The exercise → Reproduce the complete listing without any deviation.

[Data entries]
╔══

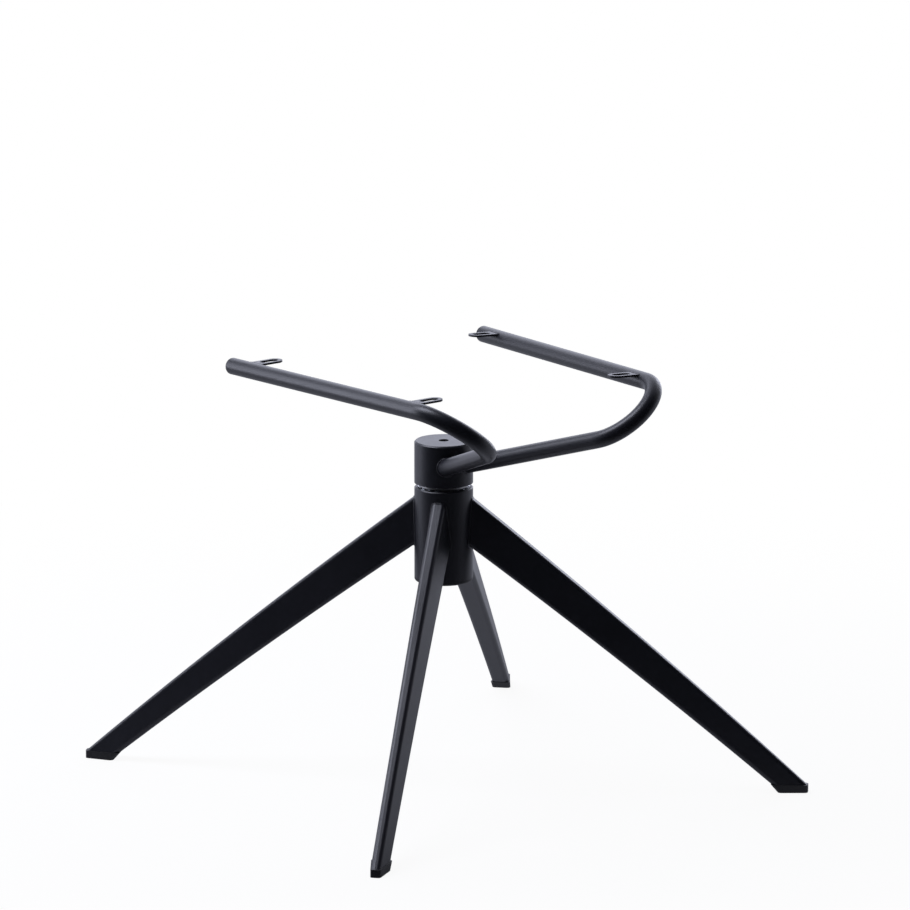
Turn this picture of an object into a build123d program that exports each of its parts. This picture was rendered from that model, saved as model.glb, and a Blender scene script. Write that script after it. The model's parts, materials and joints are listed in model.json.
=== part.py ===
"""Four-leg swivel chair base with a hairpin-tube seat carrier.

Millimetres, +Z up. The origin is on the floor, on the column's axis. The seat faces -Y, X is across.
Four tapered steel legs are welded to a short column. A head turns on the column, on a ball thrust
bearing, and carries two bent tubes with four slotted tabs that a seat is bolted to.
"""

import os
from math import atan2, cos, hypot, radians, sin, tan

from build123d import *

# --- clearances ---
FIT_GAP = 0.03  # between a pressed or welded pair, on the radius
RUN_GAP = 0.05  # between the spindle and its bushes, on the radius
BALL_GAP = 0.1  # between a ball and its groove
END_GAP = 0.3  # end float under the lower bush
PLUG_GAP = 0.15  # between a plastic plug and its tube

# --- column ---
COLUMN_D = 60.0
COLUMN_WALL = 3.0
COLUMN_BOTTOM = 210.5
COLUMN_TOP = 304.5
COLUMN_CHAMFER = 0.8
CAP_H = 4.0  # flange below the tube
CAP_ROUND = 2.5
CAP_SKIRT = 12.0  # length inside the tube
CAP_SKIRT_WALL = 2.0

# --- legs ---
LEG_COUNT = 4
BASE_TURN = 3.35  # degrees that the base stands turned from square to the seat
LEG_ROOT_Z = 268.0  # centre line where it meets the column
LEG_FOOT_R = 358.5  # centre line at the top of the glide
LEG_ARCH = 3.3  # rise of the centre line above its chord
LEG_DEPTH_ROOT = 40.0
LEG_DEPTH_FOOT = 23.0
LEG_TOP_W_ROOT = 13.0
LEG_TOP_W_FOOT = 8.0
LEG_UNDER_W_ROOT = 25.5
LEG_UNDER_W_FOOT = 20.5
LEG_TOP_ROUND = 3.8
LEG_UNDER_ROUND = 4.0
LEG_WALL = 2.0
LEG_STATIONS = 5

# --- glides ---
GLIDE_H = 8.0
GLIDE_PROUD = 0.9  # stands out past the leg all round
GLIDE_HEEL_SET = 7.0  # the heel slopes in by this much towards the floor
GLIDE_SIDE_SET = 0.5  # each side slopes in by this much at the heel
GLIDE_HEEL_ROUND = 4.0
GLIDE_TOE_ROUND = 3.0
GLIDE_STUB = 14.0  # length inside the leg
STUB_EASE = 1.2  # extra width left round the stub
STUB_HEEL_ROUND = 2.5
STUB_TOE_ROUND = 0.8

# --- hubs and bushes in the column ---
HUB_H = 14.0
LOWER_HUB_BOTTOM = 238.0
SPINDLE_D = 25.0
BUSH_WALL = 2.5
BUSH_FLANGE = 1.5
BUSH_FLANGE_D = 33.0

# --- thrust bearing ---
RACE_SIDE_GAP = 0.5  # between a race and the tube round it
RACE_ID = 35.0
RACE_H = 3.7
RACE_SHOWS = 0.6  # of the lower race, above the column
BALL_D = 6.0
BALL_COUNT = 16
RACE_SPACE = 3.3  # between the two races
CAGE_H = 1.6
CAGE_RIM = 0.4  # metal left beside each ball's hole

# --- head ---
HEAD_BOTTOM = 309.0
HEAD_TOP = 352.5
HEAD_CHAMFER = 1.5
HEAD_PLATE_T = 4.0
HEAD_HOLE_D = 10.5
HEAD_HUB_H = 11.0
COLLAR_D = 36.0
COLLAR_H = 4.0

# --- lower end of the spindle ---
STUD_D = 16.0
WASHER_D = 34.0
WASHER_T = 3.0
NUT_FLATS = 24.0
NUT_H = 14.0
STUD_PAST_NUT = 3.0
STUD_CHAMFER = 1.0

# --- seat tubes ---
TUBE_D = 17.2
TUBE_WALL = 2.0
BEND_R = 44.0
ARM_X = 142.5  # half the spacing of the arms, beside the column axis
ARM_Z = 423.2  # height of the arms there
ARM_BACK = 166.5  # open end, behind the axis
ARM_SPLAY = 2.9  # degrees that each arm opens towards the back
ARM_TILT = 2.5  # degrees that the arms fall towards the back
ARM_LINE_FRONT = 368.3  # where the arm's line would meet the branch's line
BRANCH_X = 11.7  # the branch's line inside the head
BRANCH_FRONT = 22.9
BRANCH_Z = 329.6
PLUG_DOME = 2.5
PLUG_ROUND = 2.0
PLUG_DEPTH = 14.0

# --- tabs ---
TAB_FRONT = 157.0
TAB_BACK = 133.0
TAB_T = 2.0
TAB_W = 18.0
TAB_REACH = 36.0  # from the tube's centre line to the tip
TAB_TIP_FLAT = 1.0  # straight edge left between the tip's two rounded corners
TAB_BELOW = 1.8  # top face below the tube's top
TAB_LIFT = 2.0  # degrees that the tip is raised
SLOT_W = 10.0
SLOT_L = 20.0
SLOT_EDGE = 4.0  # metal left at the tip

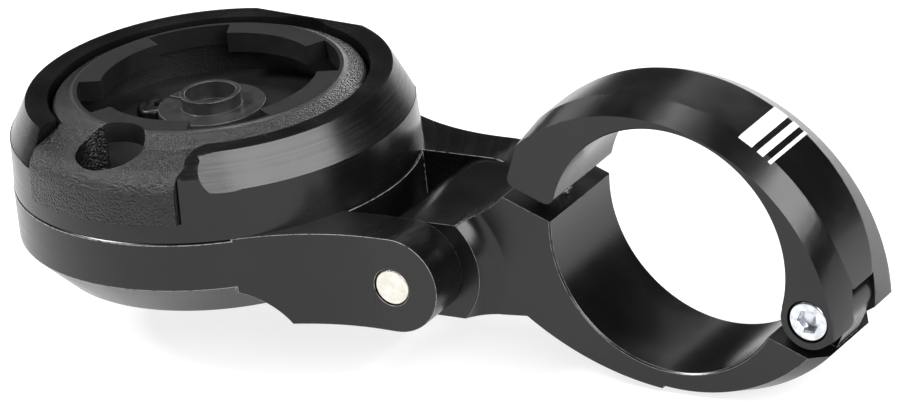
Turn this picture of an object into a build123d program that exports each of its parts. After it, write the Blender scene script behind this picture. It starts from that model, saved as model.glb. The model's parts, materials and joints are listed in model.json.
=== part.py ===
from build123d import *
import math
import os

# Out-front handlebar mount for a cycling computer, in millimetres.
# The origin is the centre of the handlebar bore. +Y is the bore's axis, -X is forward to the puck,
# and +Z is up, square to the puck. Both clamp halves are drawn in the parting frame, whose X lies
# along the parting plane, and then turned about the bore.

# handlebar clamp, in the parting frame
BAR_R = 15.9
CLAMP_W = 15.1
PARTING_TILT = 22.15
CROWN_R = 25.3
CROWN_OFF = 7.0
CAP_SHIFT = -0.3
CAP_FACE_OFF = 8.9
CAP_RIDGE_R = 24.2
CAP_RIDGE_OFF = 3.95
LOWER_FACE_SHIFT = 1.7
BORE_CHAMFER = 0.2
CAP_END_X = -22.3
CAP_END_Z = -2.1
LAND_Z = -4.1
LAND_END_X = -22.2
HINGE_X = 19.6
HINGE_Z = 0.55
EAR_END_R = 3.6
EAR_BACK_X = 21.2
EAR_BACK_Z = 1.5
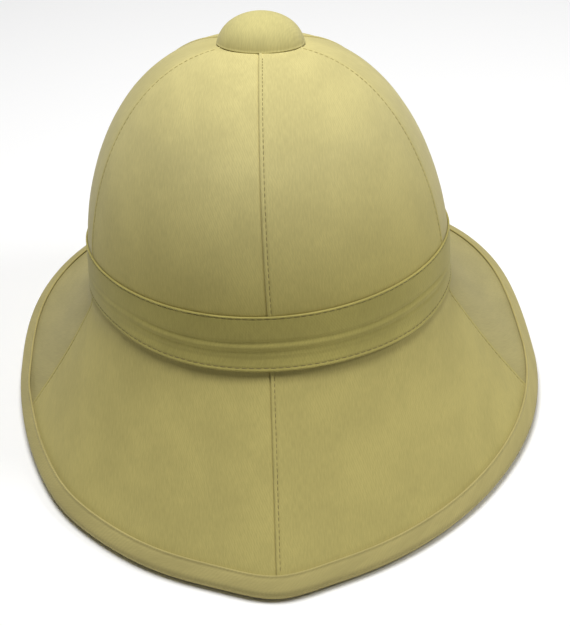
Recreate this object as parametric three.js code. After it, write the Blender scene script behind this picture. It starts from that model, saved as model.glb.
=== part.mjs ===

╚══

Result for this exercise →
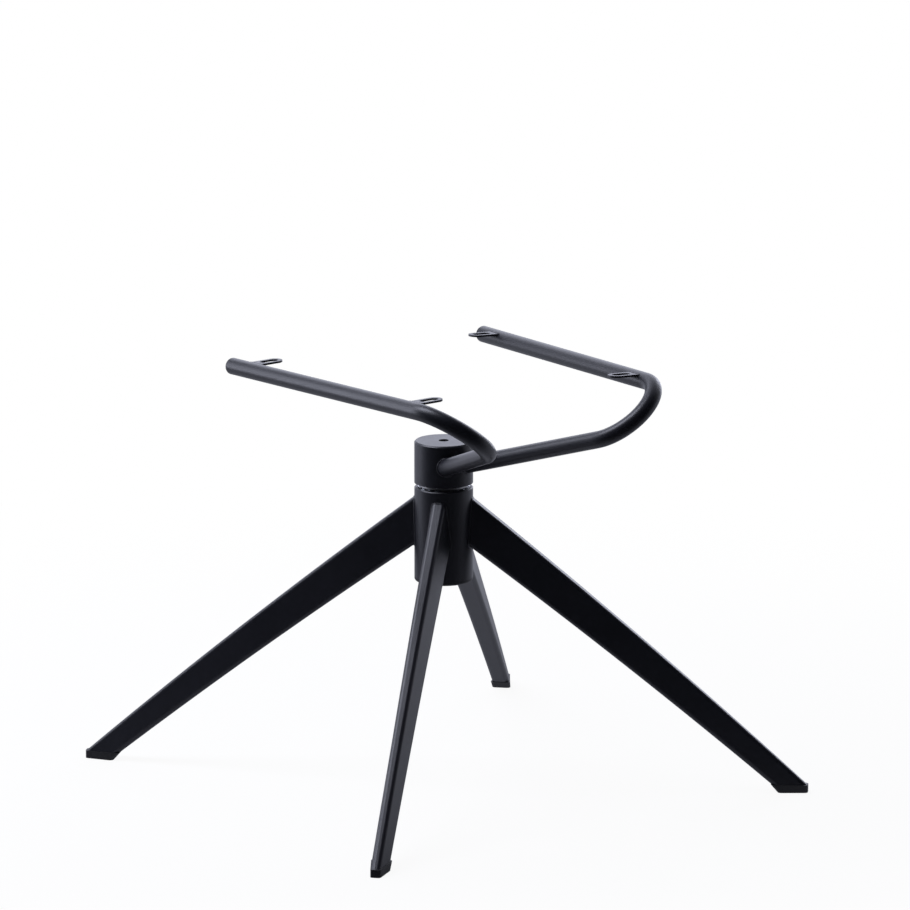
Turn this picture of an object into a build123d program that exports each of its parts. This picture was rendered from that model, saved as model.glb, and a Blender scene script. Write that script after it. The model's parts, materials and joints are listed in model.json.
=== part.py ===
"""Four-leg swivel chair base with a hairpin-tube seat carrier.

Millimetres, +Z up. The origin is on the floor, on the column's axis. The seat faces -Y, X is across.
Four tapered steel legs are welded to a short column. A head turns on the column, on a ball thrust
bearing, and carries two bent tubes with four slotted tabs that a seat is bolted to.
"""

import os
from math import atan2, cos, hypot, radians, sin, tan

from build123d import *

# --- clearances ---
FIT_GAP = 0.03  # between a pressed or welded pair, on the radius
RUN_GAP = 0.05  # between the spindle and its bushes, on the radius
BALL_GAP = 0.1  # between a ball and its groove
END_GAP = 0.3  # end float under the lower bush
PLUG_GAP = 0.15  # between a plastic plug and its tube

# --- column ---
COLUMN_D = 60.0
COLUMN_WALL = 3.0
COLUMN_BOTTOM = 210.5
COLUMN_TOP = 304.5
COLUMN_CHAMFER = 0.8
CAP_H = 4.0  # flange below the tube
CAP_ROUND = 2.5
CAP_SKIRT = 12.0  # length inside the tube
CAP_SKIRT_WALL = 2.0

# --- legs ---
LEG_COUNT = 4
BASE_TURN = 3.35  # degrees that the base stands turned from square to the seat
LEG_ROOT_Z = 268.0  # centre line where it meets the column
LEG_FOOT_R = 358.5  # centre line at the top of the glide
LEG_ARCH = 3.3  # rise of the centre line above its chord
LEG_DEPTH_ROOT = 40.0
LEG_DEPTH_FOOT = 23.0
LEG_TOP_W_ROOT = 13.0
LEG_TOP_W_FOOT = 8.0
LEG_UNDER_W_ROOT = 25.5
LEG_UNDER_W_FOOT = 20.5
LEG_TOP_ROUND = 3.8
LEG_UNDER_ROUND = 4.0
LEG_WALL = 2.0
LEG_STATIONS = 5

# --- glides ---
GLIDE_H = 8.0
GLIDE_PROUD = 0.9  # stands out past the leg all round
GLIDE_HEEL_SET = 7.0  # the heel slopes in by this much towards the floor
GLIDE_SIDE_SET = 0.5  # each side slopes in by this much at the heel
GLIDE_HEEL_ROUND = 4.0
GLIDE_TOE_ROUND = 3.0
GLIDE_STUB = 14.0  # length inside the leg
STUB_EASE = 1.2  # extra width left round the stub
STUB_HEEL_ROUND = 2.5
STUB_TOE_ROUND = 0.8

# --- hubs and bushes in the column ---
HUB_H = 14.0
LOWER_HUB_BOTTOM = 238.0
SPINDLE_D = 25.0
BUSH_WALL = 2.5
BUSH_FLANGE = 1.5
BUSH_FLANGE_D = 33.0

# --- thrust bearing ---
RACE_SIDE_GAP = 0.5  # between a race and the tube round it
RACE_ID = 35.0
RACE_H = 3.7
RACE_SHOWS = 0.6  # of the lower race, above the column
BALL_D = 6.0
BALL_COUNT = 16
RACE_SPACE = 3.3  # between the two races
CAGE_H = 1.6
CAGE_RIM = 0.4  # metal left beside each ball's hole

# --- head ---
HEAD_BOTTOM = 309.0
HEAD_TOP = 352.5
HEAD_CHAMFER = 1.5
HEAD_PLATE_T = 4.0
HEAD_HOLE_D = 10.5
HEAD_HUB_H = 11.0
COLLAR_D = 36.0
COLLAR_H = 4.0

# --- lower end of the spindle ---
STUD_D = 16.0
WASHER_D = 34.0
WASHER_T = 3.0
NUT_FLATS = 24.0
NUT_H = 14.0
STUD_PAST_NUT = 3.0
STUD_CHAMFER = 1.0

# --- seat tubes ---
TUBE_D = 17.2
TUBE_WALL = 2.0
BEND_R = 44.0
ARM_X = 142.5  # half the spacing of the arms, beside the column axis
ARM_Z = 423.2  # height of the arms there
ARM_BACK = 166.5  # open end, behind the axis
ARM_SPLAY = 2.9  # degrees that each arm opens towards the back
ARM_TILT = 2.5  # degrees that the arms fall towards the back
ARM_LINE_FRONT = 368.3  # where the arm's line would meet the branch's line
BRANCH_X = 11.7  # the branch's line inside the head
BRANCH_FRONT = 22.9
BRANCH_Z = 329.6
PLUG_DOME = 2.5
PLUG_ROUND = 2.0
PLUG_DEPTH = 14.0

# --- tabs ---
TAB_FRONT = 157.0
TAB_BACK = 133.0
TAB_T = 2.0
TAB_W = 18.0
TAB_REACH = 36.0  # from the tube's centre line to the tip
TAB_TIP_FLAT = 1.0  # straight edge left between the tip's two rounded corners
TAB_BELOW = 1.8  # top face below the tube's top
TAB_LIFT = 2.0  # degrees that the tip is raised
SLOT_W = 10.0
SLOT_L = 20.0
SLOT_EDGE = 4.0  # metal left at the tip

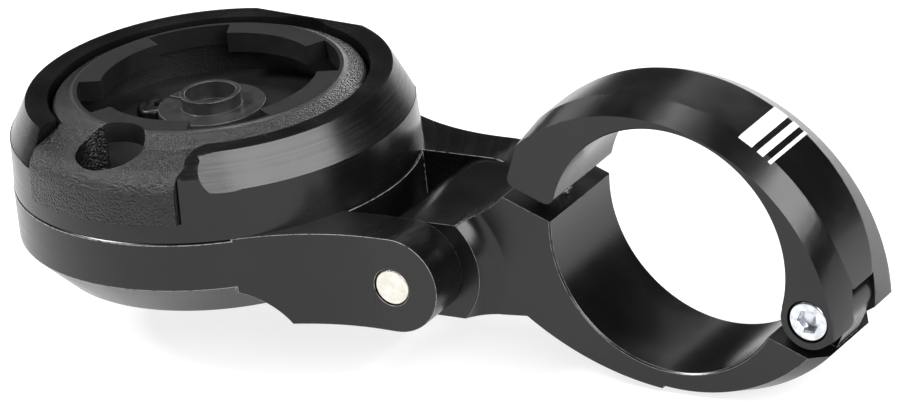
Turn this picture of an object into a build123d program that exports each of its parts. After it, write the Blender scene script behind this picture. It starts from that model, saved as model.glb. The model's parts, materials and joints are listed in model.json.
=== part.py ===
from build123d import *
import math
import os

# Out-front handlebar mount for a cycling computer, in millimetres.
# The origin is the centre of the handlebar bore. +Y is the bore's axis, -X is forward to the puck,
# and +Z is up, square to the puck. Both clamp halves are drawn in the parting frame, whose X lies
# along the parting plane, and then turned about the bore.

# handlebar clamp, in the parting frame
BAR_R = 15.9
CLAMP_W = 15.1
PARTING_TILT = 22.15
CROWN_R = 25.3
CROWN_OFF = 7.0
CAP_SHIFT = -0.3
CAP_FACE_OFF = 8.9
CAP_RIDGE_R = 24.2
CAP_RIDGE_OFF = 3.95
LOWER_FACE_SHIFT = 1.7
BORE_CHAMFER = 0.2
CAP_END_X = -22.3
CAP_END_Z = -2.1
LAND_Z = -4.1
LAND_END_X = -22.2
HINGE_X = 19.6
HINGE_Z = 0.55
EAR_END_R = 3.6
EAR_BACK_X = 21.2
EAR_BACK_Z = 1.5
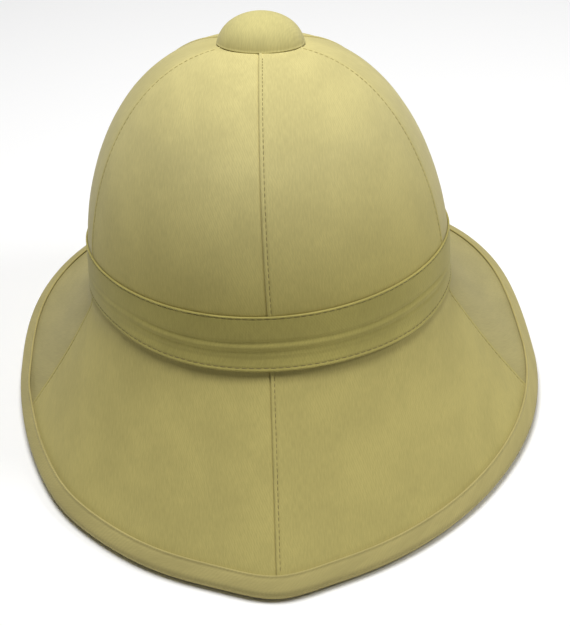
Recreate this object as parametric three.js code. After it, write the Blender scene script behind this picture. It starts from that model, saved as model.glb.
=== part.mjs ===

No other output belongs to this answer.